→ **Instructions to follow**: Write out each line beneath this one exactly as it reads.

[start Data shown]

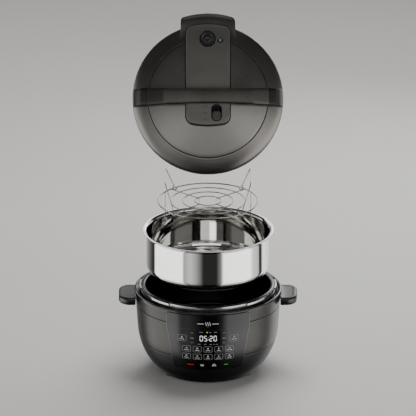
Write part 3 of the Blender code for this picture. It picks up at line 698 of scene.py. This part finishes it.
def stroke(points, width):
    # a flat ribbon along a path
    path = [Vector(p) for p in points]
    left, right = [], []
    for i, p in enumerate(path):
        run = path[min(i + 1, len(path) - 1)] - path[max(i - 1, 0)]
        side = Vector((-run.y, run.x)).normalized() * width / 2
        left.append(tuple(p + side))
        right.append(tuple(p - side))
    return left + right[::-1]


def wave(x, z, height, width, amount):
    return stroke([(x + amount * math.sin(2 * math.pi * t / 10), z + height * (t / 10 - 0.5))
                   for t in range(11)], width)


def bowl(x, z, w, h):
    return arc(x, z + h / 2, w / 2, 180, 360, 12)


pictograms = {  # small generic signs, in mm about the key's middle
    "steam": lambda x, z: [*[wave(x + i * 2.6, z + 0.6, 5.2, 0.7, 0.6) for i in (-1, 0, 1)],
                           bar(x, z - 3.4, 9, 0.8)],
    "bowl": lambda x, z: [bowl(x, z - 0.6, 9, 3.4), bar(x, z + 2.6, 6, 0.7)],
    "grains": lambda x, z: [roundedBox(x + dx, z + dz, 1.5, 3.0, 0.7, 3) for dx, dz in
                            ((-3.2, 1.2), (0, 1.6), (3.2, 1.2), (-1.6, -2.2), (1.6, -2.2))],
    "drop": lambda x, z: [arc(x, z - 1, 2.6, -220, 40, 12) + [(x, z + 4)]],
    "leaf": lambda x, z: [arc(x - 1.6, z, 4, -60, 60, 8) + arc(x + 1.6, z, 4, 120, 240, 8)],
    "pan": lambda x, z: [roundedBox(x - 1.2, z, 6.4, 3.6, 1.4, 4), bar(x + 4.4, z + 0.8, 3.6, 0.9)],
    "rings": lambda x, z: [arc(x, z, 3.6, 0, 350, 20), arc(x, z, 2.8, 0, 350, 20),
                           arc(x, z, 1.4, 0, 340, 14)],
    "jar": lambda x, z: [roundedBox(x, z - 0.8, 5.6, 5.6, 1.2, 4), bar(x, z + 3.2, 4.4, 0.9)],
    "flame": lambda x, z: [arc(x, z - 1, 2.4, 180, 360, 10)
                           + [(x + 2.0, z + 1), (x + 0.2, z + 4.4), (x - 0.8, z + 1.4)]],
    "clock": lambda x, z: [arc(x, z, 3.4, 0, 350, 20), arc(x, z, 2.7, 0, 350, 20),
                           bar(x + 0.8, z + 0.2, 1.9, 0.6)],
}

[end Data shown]

→ **Answer**:
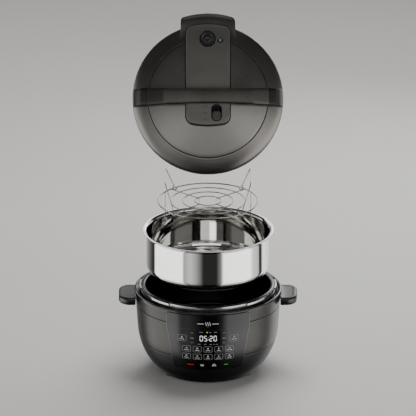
Write part 3 of the Blender code for this picture. It picks up at line 698 of scene.py. This part finishes it.
def stroke(points, width):
    # a flat ribbon along a path
    path = [Vector(p) for p in points]
    left, right = [], []
    for i, p in enumerate(path):
        run = path[min(i + 1, len(path) - 1)] - path[max(i - 1, 0)]
        side = Vector((-run.y, run.x)).normalized() * width / 2
        left.append(tuple(p + side))
        right.append(tuple(p - side))
    return left + right[::-1]


def wave(x, z, height, width, amount):
    return stroke([(x + amount * math.sin(2 * math.pi * t / 10), z + height * (t / 10 - 0.5))
                   for t in range(11)], width)


def bowl(x, z, w, h):
    return arc(x, z + h / 2, w / 2, 180, 360, 12)


pictograms = {  # small generic signs, in mm about the key's middle
    "steam": lambda x, z: [*[wave(x + i * 2.6, z + 0.6, 5.2, 0.7, 0.6) for i in (-1, 0, 1)],
                           bar(x, z - 3.4, 9, 0.8)],
    "bowl": lambda x, z: [bowl(x, z - 0.6, 9, 3.4), bar(x, z + 2.6, 6, 0.7)],
    "grains": lambda x, z: [roundedBox(x + dx, z + dz, 1.5, 3.0, 0.7, 3) for dx, dz in
                            ((-3.2, 1.2), (0, 1.6), (3.2, 1.2), (-1.6, -2.2), (1.6, -2.2))],
    "drop": lambda x, z: [arc(x, z - 1, 2.6, -220, 40, 12) + [(x, z + 4)]],
    "leaf": lambda x, z: [arc(x - 1.6, z, 4, -60, 60, 8) + arc(x + 1.6, z, 4, 120, 240, 8)],
    "pan": lambda x, z: [roundedBox(x - 1.2, z, 6.4, 3.6, 1.4, 4), bar(x + 4.4, z + 0.8, 3.6, 0.9)],
    "rings": lambda x, z: [arc(x, z, 3.6, 0, 350, 20), arc(x, z, 2.8, 0, 350, 20),
                           arc(x, z, 1.4, 0, 340, 14)],
    "jar": lambda x, z: [roundedBox(x, z - 0.8, 5.6, 5.6, 1.2, 4), bar(x, z + 3.2, 4.4, 0.9)],
    "flame": lambda x, z: [arc(x, z - 1, 2.4, 180, 360, 10)
                           + [(x + 2.0, z + 1), (x + 0.2, z + 4.4), (x - 0.8, z + 1.4)]],
    "clock": lambda x, z: [arc(x, z, 3.4, 0, 350, 20), arc(x, z, 2.7, 0, 350, 20),
                           bar(x + 0.8, z + 0.2, 1.9, 0.6)],
}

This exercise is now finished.